Since the last discussion, we have analyzed the D-state processes 
further and identified that the long wait time is caused by 
jbd2_log_wait_commit. This wait happens because user tasks call into 
this function during fsync/fdatasync and it can take tens of 
milliseconds to complete. When this coincides with the freezer 
operation, the tasks are stuck in D state and retried multiple times, 
increasing the total freeze time.

Although we know that jbd2 is a freezable kernel thread, we are 
exploring whether freezing it earlier — or freezing certain key 
processes first — could reduce this contention and improve freeze 
completion time.


>>> I believe it would be more useful to find sources of those freezer
>>> blockers and try to address those. Making more blocked tasks
>>> __set_task_frozen compatible sounds like a general improvement in
>>> itself.
>> we have already identified some causes of D-state tasks, many of which are
>> related to the filesystem.
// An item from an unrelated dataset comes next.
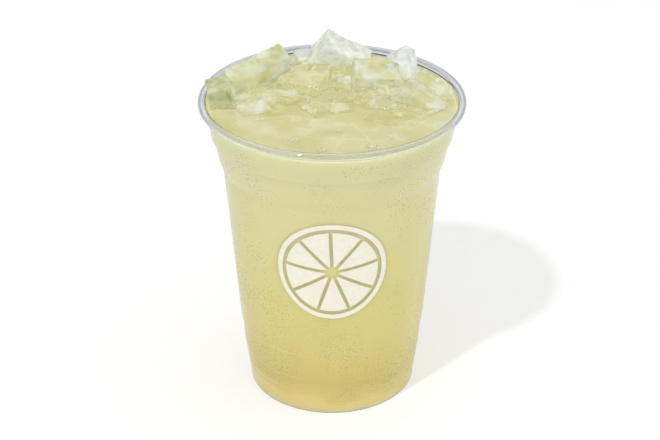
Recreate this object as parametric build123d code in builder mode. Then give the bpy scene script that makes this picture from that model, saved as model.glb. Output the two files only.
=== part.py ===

On some systems, certain processes frequently
>> execute ext4_sync_file, and under contention this can lead to D-state tasks.
> Please work with maintainers of those subsystems to find proper
> solutions.

We’ve pulled in the jbd2 maintainer to get feedback on whether changing 
the freeze ordering for jbd2 is safe or if there’s a better approach to 
avoid the repeated retries caused by this wait.